Data section:
-.-.-
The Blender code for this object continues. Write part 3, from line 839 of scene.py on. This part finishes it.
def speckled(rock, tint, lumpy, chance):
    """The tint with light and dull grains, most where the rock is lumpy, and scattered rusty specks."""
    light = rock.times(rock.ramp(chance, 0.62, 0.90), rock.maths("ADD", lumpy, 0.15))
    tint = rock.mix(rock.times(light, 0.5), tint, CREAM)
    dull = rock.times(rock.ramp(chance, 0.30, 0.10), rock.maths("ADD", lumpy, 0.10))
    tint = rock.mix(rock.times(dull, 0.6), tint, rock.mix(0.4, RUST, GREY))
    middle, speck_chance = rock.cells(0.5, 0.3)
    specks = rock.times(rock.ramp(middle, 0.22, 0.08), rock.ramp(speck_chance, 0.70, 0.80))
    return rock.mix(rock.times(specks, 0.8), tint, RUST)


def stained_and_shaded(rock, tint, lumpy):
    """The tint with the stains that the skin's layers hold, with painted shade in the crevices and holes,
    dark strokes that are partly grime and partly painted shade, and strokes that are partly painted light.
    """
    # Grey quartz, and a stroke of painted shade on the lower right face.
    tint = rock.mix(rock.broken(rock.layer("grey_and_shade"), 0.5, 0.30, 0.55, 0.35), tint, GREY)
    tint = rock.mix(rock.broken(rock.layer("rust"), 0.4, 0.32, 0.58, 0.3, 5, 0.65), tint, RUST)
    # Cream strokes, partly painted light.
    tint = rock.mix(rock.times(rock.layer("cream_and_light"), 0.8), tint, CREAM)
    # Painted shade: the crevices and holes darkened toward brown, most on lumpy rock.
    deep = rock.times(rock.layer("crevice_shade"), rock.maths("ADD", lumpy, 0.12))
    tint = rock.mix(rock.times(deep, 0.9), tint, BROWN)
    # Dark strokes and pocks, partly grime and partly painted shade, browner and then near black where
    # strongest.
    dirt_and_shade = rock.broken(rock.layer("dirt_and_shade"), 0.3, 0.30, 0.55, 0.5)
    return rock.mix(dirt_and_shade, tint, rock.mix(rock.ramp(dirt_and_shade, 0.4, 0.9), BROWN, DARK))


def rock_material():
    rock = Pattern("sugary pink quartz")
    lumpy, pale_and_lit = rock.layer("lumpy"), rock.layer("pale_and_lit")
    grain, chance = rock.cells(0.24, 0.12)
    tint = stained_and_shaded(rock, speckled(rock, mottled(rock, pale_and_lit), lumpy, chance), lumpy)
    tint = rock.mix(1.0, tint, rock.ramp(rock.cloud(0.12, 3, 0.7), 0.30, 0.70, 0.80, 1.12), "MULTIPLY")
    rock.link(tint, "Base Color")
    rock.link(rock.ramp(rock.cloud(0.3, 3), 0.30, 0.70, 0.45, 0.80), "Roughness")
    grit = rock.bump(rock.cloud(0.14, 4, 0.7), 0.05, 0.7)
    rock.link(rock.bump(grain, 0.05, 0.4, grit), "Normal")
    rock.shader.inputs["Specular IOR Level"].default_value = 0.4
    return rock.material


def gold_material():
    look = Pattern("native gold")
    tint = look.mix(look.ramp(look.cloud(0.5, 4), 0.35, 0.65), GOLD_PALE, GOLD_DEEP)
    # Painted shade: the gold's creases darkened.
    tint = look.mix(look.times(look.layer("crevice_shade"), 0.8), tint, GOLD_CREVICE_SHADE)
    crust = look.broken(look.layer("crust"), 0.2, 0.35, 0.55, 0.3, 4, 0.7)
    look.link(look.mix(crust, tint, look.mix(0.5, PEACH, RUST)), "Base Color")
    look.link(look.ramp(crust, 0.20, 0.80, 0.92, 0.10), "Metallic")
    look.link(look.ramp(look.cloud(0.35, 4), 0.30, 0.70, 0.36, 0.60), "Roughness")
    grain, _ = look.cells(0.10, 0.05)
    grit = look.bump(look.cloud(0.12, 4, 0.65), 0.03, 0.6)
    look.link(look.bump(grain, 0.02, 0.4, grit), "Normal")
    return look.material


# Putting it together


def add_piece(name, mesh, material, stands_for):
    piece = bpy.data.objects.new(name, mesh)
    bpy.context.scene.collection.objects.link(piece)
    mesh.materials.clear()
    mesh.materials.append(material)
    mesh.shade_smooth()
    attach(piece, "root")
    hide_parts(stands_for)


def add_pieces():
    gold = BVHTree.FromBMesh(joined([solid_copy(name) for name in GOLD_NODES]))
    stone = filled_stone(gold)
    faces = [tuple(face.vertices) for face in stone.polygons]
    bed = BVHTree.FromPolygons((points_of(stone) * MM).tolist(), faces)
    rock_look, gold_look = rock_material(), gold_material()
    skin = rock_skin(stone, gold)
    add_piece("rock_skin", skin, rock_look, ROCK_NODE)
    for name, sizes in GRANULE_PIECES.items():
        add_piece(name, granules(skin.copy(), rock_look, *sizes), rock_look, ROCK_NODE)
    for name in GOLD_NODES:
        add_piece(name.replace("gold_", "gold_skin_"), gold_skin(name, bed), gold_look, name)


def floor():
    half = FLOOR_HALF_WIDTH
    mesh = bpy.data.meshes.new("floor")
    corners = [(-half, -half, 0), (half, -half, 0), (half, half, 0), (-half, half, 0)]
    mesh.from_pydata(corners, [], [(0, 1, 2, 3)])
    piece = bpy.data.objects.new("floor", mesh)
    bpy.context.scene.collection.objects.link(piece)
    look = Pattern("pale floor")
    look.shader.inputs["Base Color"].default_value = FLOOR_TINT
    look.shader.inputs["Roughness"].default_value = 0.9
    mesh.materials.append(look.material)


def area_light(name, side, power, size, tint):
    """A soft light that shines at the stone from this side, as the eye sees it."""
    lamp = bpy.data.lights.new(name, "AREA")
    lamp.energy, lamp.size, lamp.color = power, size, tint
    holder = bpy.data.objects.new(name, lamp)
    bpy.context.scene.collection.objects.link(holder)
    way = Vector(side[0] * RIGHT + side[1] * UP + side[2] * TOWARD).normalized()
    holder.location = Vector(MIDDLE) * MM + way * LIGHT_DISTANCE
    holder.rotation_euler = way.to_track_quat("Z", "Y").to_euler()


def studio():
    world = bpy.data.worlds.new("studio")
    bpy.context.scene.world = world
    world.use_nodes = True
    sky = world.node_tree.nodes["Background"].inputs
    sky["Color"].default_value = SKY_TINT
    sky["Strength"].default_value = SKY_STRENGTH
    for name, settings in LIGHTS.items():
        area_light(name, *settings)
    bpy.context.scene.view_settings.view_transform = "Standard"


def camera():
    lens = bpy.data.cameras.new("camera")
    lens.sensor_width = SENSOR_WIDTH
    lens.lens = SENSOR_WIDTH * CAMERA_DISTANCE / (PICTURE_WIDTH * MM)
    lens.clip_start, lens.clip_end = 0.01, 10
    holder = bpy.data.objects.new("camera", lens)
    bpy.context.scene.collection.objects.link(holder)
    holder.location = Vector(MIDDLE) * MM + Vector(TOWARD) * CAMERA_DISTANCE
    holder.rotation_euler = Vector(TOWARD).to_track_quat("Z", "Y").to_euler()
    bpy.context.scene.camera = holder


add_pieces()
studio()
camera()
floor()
-.-.-
Stated goal:
Extract the lines above, from the first one through the one containing "return rock.mix(rock.times(specks, 0.8), tint, RUST)", and return only those, unchanged.

Solved exercise:
The Blender code for this object continues. Write part 3, from line 839 of scene.py on. This part finishes it.
def speckled(rock, tint, lumpy, chance):
    """The tint with light and dull grains, most where the rock is lumpy, and scattered rusty specks."""
    light = rock.times(rock.ramp(chance, 0.62, 0.90), rock.maths("ADD", lumpy, 0.15))
    tint = rock.mix(rock.times(light, 0.5), tint, CREAM)
    dull = rock.times(rock.ramp(chance, 0.30, 0.10), rock.maths("ADD", lumpy, 0.10))
    tint = rock.mix(rock.times(dull, 0.6), tint, rock.mix(0.4, RUST, GREY))
    middle, speck_chance = rock.cells(0.5, 0.3)
    specks = rock.times(rock.ramp(middle, 0.22, 0.08), rock.ramp(speck_chance, 0.70, 0.80))
    return rock.mix(rock.times(specks, 0.8), tint, RUST)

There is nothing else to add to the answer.